= Planetary nebula luminosity function =

Astronomical function

Planetary nebula luminosity function (PNLF) is a secondary distance indicator used in astronomy. It makes use of the [O III] λ5007 forbidden line found in all planetary nebula (PNe) which are members of the old stellar populations (Population II).
It can be used to determine distances to both spiral and elliptical galaxies despite their completely different stellar populations and is part of the Extragalactic Distance Scale.

== Procedure ==
The distance estimate to a galaxy using the PNLF requires discovery of such an object in the target galaxy that is visible at λ5007 but not when the entire spectrum is considered. These points are candidate PNe, however, there are three other types of objects that would also exhibit such an emission line that must be filtered out: HII regions, supernova remnants, and Lyα galaxies. After the PNe are determined, to estimate a distance one must measure their monochromatic [O III] λ5007 luminosity. What remains is a statistical sample of
PNe. The observed luminosity function is then fitted to some standard law.

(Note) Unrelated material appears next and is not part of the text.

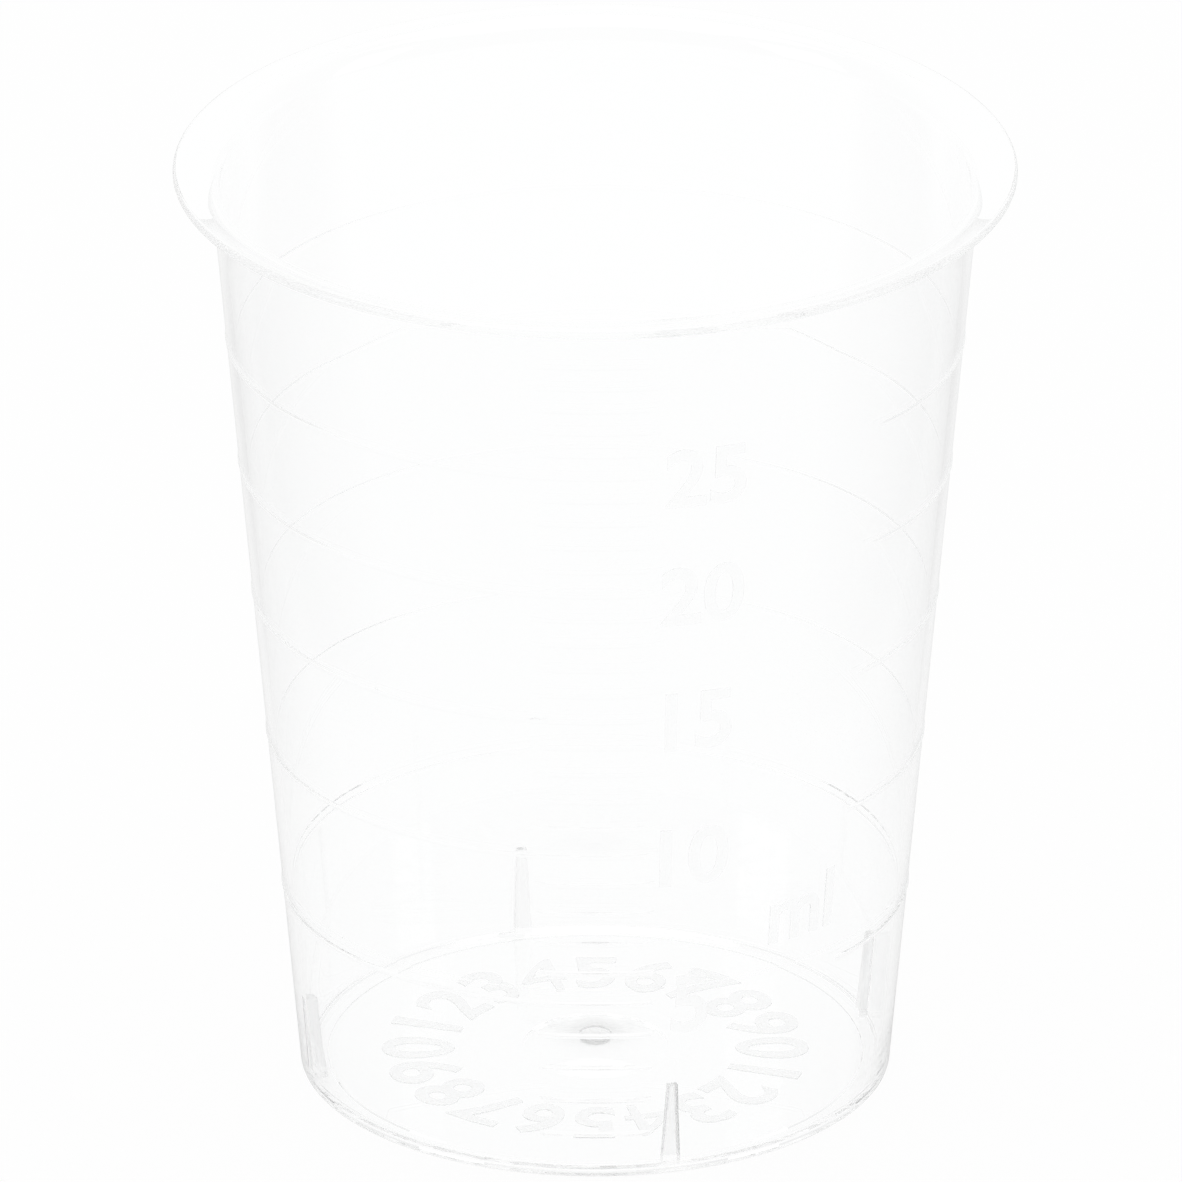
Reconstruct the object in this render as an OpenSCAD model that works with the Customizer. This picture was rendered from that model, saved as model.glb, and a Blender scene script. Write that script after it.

Finally, one must estimate the foreground interstellar extinction. The two sources of extinction, are from within the Milky Way and the internal extinction of the target galaxy. The first is well known and can be taken from sources such as reddening maps computed from H I measurements and galaxy counts or from IRAS and DIRBE satellite experiments. The later type of extinction, occurs only in target galaxies which are either late type spiral or irregular. However, this extinction is difficult to measure. In the Milky Way, the scale height of PNe is much bigger than that of the dust. Observational data and models support that this holds true for other galaxies, that the bright edge of the PNLF is primarily due to PNe in front of the dust layer. The data and models support a less than 0.05 apparent magnitude internal extinction of a galaxy's PNe.

== Physics behind process ==
The PNLF method is unbiased by metallicity. This is because oxygen is a primary nebular coolant; any drop in its concentration raises the plasma's electron temperature and raises the amount of collisional excitations per ion. This compensates for having a smaller number of emitting ions in the PNe resulting in little change in the λ5007 emissions . Consequently, a reduction in oxygen density only lowers the emergent [O III] λ5007 emission line intensity by approximately the square root of the difference in abundance. At the same time, the PNe's core responds to metallicity the opposite way. In the case where the metallicity of the progenitor star is smaller, the PNe's central star will be a bit more massive and its illuminating ultraviolet flux will be a bit greater. This added energy almost precisely accounts for the decreased emissions of the PNe. Consequently, the total [O III] λ5007 luminosity that is produced by a PNe is practically
uncorrelated to metallicity. This beneficial negation is in agreement with more precise models of PNe evolution. Only in extremely metal-poor PNe does the brightness of the PNLF cutoff dim by more than a small percentage.

The relative independence of the PNLF cutoff with respect to population age is harder to understand. The [O III] λ5007 flux of a PNe directly correlates to the brightness of its central star. Further, the brightness of its central star directly correlates to its mass and the central star's mass directly varies in relation to its progenitor's mass. However, by observation, it is demonstrated that reduced brightness does not happen.